Kur'an-ı Kerim ve Türkçe Meali Sayfa 368
20. Musa, «Ben, dedi, o işi o anda yaptım ki şaşkınlardandım.»
21. «Sizden korkunca da hemen aranızdan kaçtım. Sonra Rabbim bana hikmet bahşetti ve beni peygamberlerden kıldı.»
22. «O başıma kaktığın nimet de (aslında) İsrail oğullarını kendine köle edinmiş olmandır.»
23. Firavun şöyle dedi: «Âlemlerin Rabbi dediğin nedir ki?»
24. Musa cevap olarak: «Eğer işin gerçeğini düşünüp anlayan kişiler olsanız (itiraf edersiniz ki) O, göklerin, yerin ve ikisi arasında bulunan her şeyin Rabbi'dir.»
25. (Firavun) etrafında bulunanlara: «İşitmiyor musunuz?» dedi.
26. Musa dedi ki: «O sizin de Rabbiniz, daha önceki atalarınızın da Rabbidir.»
27. (Firavun): «Size gönderilen bu elçiniz mutlaka delidir» dedi.
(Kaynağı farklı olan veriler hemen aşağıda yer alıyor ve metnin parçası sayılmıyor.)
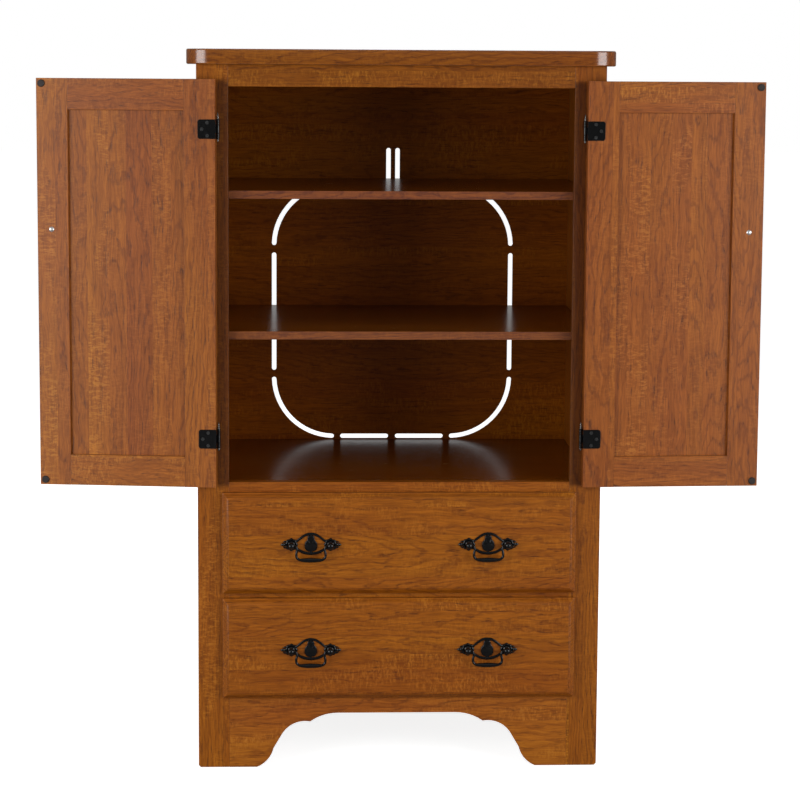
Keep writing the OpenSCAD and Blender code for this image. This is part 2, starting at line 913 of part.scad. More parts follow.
// Three screws in a triangle hold each leaf
module door_hinge_screws(left) {
    y = door_back + leaf_t;
    color(BLACK) door_place(left) at_door_hinges()
        for (p = leaf_screws) {
            x = edge_x + p[0];
            z = p[1];
            difference() {
                rod_y(y, y + head_t, x, z, head_r);
                board([x - head_r, y + head_t - slot_deep, z - slot_half],
                    [x + head_r, y + head_t + over, z + slot_half]);
            }
            rod_y(y - shank_l, y + head_t / 2, x, z, shank_r);
        }
}

module door_bumpers(left) {
    color(RUBBER) door_place(left) for (z = [door_bottom + bumper_in, door_top - bumper_in])
        translate([free_x + bumper_in, door_back, z]) rotate([-90, 0, 0]) rotate_extrude()
            polygon([[0, 0], [bumper_r, 0], [bumper_r, bumper_h - bumper_edge[1]],
                [bumper_r - bumper_edge[0], bumper_h], [0, bumper_h]]);
}

// A turned knob with a rose against the door's front
module door_knob(left) {
    color(BLACK) door_place(left) translate([free_x + knob_in, door_front, knob_z])
        rotate([90, 0, 0]) difference() {
            rotate_extrude() polygon(concat(
                [[0, 0], [knob_r, 0], [knob_r, rose_h], rose_foot, rose_neck,
                    [neck_r, neck_z0], [neck_r, neck_z1]],
                arc(0, knob_r, knob_r, knob_arc[0], knob_arc[1], 8), [[0, knob_h]]));
            translate([0, 0, -over])
                cylinder(h = knob_drill + over, r = knob_screw_r + knob_screw_clear);
        }
}

// A screw with a low domed head on the door's back
module door_knob_screw(left) {
    x = free_x + knob_in;
    dome_r = (knob_head_r * knob_head_r + knob_head_h * knob_head_h) / (2 * knob_head_h);
    color(STEEL) door_place(left) {
        rod_y(door_front - knob_screw_in, door_back + knob_head_h / 2, x, knob_z, knob_screw_r);
        translate([x, door_back, knob_z]) rotate([-90, 0, 0]) rotate_extrude()
            polygon(concat([[0, 0]],
                arc(0, knob_head_h - dome_r, dome_r, 90 - asin(knob_head_r / dome_r), 90, 4)));
    }
}

module left_door_stiles() { door_stiles(true); }
module left_door_rails() { door_rails(true); }
module left_door_panel() { door_panel(true); }
module left_door_hinge_leaves() { door_hinge_leaves(true); }
module left_door_hinge_screws() { door_hinge_screws(true); }
module left_door_bumpers() { door_bumpers(true); }
module left_door_knob() { door_knob(true); }
module left_door_knob_screw() { door_knob_screw(true); }
module right_door_stiles() { door_stiles(false); }
module right_door_rails() { door_rails(false); }
module right_door_panel() { door_panel(false); }
module right_door_hinge_leaves() { door_hinge_leaves(false); }
module right_door_hinge_screws() { door_hinge_screws(false); }
module right_door_bumpers() { door_bumpers(false); }
module right_door_knob() { door_knob(false); }
module right_door_knob_screw() { door_knob_screw(false); }

// ---------- Assembly ----------

top_panel();
left_side_panel();
right_side_panel();
left_stile();
right_stile();
top_rail();
middle_rail();
drawer_divider_rail();
apron();
back_panel();
upper_shelf();
middle_shelf();
deck();
shelf_pins();
cleats();
corner_blocks();
foot_glides();
runner_spacers();
cabinet_runners();
hinge_frame_wings();
hinge_pins();
hinge_frame_screws();
left_door_stiles();
left_door_rails();
left_door_panel();
left_door_hinge_leaves();
left_door_hinge_screws();
left_door_bumpers();
left_door_knob();
left_door_knob_screw();
right_door_stiles();
right_door_rails();
right_door_panel();
right_door_hinge_leaves();
right_door_hinge_screws();
right_door_bumpers();
right_door_knob();
right_door_knob_screw();
upper_drawer_front();
upper_drawer_sides();
upper_drawer_ends();
upper_drawer_bottom();
upper_drawer_runners();
upper_drawer_backplates();
upper_drawer_posts();
lower_drawer_front();
lower_drawer_sides();
lower_drawer_ends();
lower_drawer_bottom();
lower_drawer_runners();
lower_drawer_backplates();
lower_drawer_posts();
upper_left_bail();
upper_right_bail();
lower_left_bail();
lower_right_bail();
upper_cabinet_rollers();
lower_cabinet_rollers();
upper_drawer_rollers();
lower_drawer_rollers();
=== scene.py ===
import math

import bmesh
import bpy
from mathutils import Matrix, Vector


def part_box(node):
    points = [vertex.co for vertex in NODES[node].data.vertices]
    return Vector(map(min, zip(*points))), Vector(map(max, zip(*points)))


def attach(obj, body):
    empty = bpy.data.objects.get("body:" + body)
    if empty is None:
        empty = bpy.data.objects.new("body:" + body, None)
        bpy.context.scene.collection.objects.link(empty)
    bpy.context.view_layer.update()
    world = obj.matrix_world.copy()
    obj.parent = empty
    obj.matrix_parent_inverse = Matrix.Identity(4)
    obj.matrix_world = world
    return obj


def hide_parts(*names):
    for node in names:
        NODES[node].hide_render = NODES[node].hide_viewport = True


# Looks of the television armoire: camera, studio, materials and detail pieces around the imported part.
# Lengths are in metres in the studio and the materials, and in mm in the bevels and the pieces' tables.

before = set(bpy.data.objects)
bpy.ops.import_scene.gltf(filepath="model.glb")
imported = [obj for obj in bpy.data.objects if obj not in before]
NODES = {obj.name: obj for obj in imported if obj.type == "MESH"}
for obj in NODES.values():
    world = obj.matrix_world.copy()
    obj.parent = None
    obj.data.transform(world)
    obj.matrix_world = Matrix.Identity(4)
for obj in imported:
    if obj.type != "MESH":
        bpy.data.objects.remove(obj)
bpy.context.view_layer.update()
MM = 0.001

# Left and right, or below and above
BOTH = (-1, 1)

# ---------- Studio ----------

CAMERA_PLACE = (-0.1601, -4.5171, 1.3890)
CAMERA_YAW = 0.0388
CAMERA_PITCH = 0.1130
CAMERA_ROLL = -0.0063
CAMERA_LENS_MM = 100.28
CAMERA_SHIFT = (-0.005, -0.1065)
SENSOR_MM = 36
CAMERA_REACH = 200

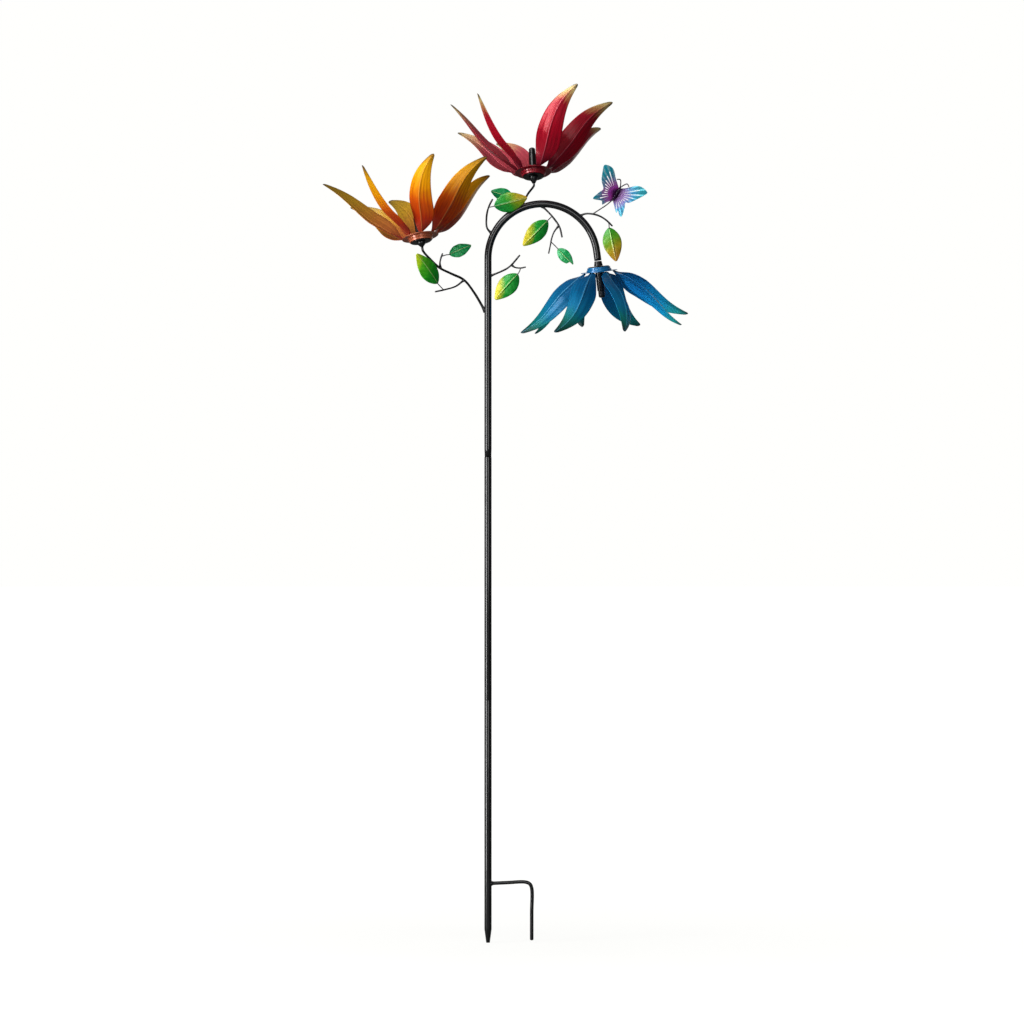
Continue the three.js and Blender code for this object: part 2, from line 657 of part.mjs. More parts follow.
const spinner = new THREE.Group();
spinner.add(piece("lower_stake", lowerStake(), BLACK, BLACK_PAINT));
spinner.add(piece("middle_tube", middleTube(), BLACK, BLACK_PAINT));
spinner.add(piece("crook", crook(), BLACK, BLACK_PAINT));
spinner.add(piece("fork", fork(), BLACK, BLACK_PAINT));
const crookClearance = crookBar(GAP);
for (const name of Object.keys(TWIGS)) {
  spinner.add(piece(name, twigSolid(name, 0).subtract(crookClearance), BLACK, BLACK_PAINT));
}
for (const [name, spec] of Object.entries(LEAVES)) {
  spinner.add(piece(name, leaf(spec), spec.colour, CANDY_PAINT));
}
spinner.add(piece("butterfly_wings", butterflyWings(), WING_BLUE, CANDY_PAINT));
spinner.add(piece("butterfly_body", butterflyBody(), BLACK, BLACK_PAINT));
spinner.add(flower("red", RED));
spinner.add(flower("orange", ORANGE));
spinner.add(flower("blue", BLUE));

export default spinner;
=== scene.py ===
import json
import math

import bmesh
import bpy
import numpy as np
from mathutils import Matrix, Vector
from numpy.linalg import norm


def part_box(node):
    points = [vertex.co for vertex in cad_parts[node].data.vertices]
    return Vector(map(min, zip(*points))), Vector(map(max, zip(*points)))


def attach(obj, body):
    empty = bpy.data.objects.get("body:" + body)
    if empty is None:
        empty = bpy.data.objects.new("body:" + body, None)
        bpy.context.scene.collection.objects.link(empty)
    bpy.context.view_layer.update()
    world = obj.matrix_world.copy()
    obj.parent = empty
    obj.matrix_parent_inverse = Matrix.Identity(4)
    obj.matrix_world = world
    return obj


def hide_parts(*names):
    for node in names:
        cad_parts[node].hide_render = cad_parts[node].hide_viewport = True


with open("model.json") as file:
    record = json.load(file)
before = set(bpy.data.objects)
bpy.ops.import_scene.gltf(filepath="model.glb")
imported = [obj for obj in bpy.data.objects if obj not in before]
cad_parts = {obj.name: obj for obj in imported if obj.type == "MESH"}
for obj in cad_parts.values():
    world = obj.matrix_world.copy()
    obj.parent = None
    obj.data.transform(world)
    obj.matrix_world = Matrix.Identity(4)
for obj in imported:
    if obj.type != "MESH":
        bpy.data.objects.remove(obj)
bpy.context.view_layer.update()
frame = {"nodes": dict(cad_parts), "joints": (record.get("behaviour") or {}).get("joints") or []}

MM = 0.001
GAP = 0.3  # between a piece and its neighbour

# ---- Measures taken from the frame, in millimetres ----


def low(node):
    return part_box(node)[0] / MM


def high(node):
    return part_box(node)[1] / MM


POLE_R = high("middle_tube").x
FOOT_Z = low("lower_stake").z
LOWER_JOINT_Z = low("middle_tube").z - GAP
UPPER_JOINT_Z = low("crook").z - GAP
SPIGOT_LENGTH = high("lower_stake").z - LOWER_JOINT_Z
ARCH_TOP_Z = high("crook").z
FORK_X = high("fork").x
FORK_TOP_Z = high("fork").z
FORK_FOOT_Z = low("fork").z

# ---- Measures repeated from the design, in millimetres ----

STAKE_TAPER = 30
STAKE_TIP_R = 4
SPIGOT_R = 6.6
SOCKET_R = 7.1
SOCKET_SPARE = 2
TUBE_BORE_R = 5.4
ARCH_R = 121
ARCH_SWEEP = 172
ARCH_TAIL = 22
FORK_R = 4
FORK_BEND = 14
FORK_RISE = 3
WELD = 2.2
SHEET = 1

PETAL_COUNT = 8
PETAL_ROOT_R = 35
PETAL_TIP_R = 191
PETAL_TIP_Z = 133
PETAL_HALF_WIDTH = 29
PETAL_WIDEST = 0.33
PETAL_ROOT_WIDTH = 0.17
PETAL_TIP_WIDTH = 0.1
PETAL_TIP_ROUND = 0.03
PETAL_PITCH = 42
PETAL_PITCH_END = 0.2
PETAL_BOW = 6.5
PETAL_FLARE = 9.5
PETAL_FLARE_START = 0.38
PETAL_SWEEP = 24
PETAL_ROOT_SET = 8
PETAL_CUP = 0.36

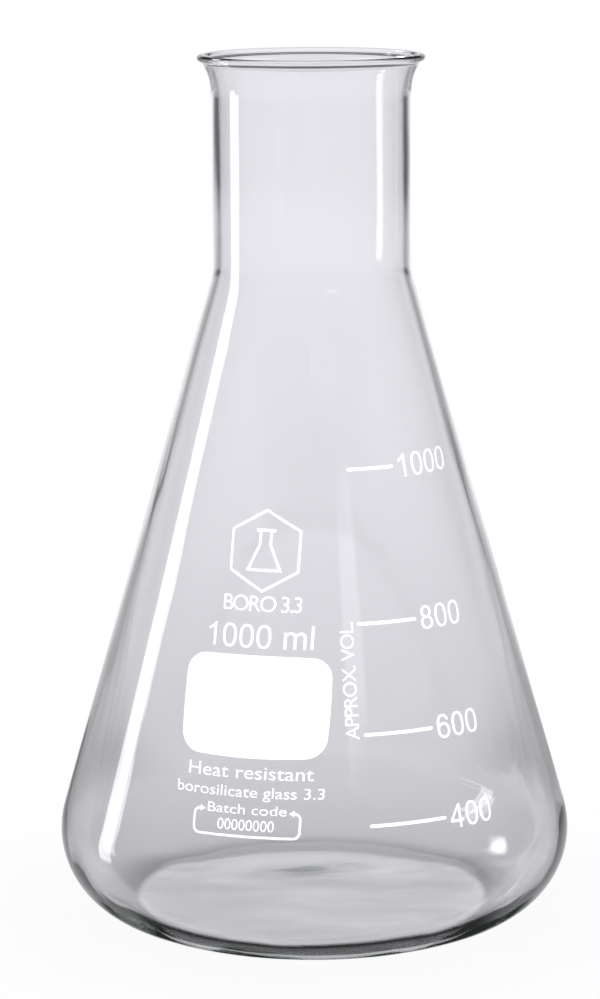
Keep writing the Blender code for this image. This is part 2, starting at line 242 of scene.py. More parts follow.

28. Musa devamla şöyle söyledi: «Şayet aklınızı kullansanız (anlarsınız ki), O, doğunun, batının ve ikisinin arasında bulunanların Rabbidir.»
29. Firavun: «Benden başkasını ilâh tutarsan, andolsun ki seni zindana kapatılmışlardan ederim» dedi.
30. Musa sordu: «Sana apaçık bir şey getirmiş olsam da mı?»
31. Firavun: «Haydi getir onu bakayım, doğrulardan isen» dedi.
32. Bunun üzerine Musa asâsını bırakıverdi; apaçık bir ejderha oluverdi.
33. Elini de (koynundan) çekti çıkardı; bakanlara bembeyaz (görünen, nur saçan bir şey) oluverdi.
34. Firavun çevresinde bulunan ileri gelenlere: «Bu dedi, herhalde çok bilgili bir sihirbaz!»
35. «Sizi sihriyle yurdunuzdan çıkarmak istiyor. Şimdi ne buyurursunuz?»
36. Dediler ki: «Bunu ve kardeşini eğle, şehirlere de toplayıcılar gönder.»
37. «Bütün bilgiç sihirbazları sana getirsinler.»
38. Böylece, sihirbazlar belli bir günün tayin edilen vaktinde bir araya getirildi.
39. Halka, «Siz de toplanıyor musunuz? (Haydi çabuk olun)» denildi.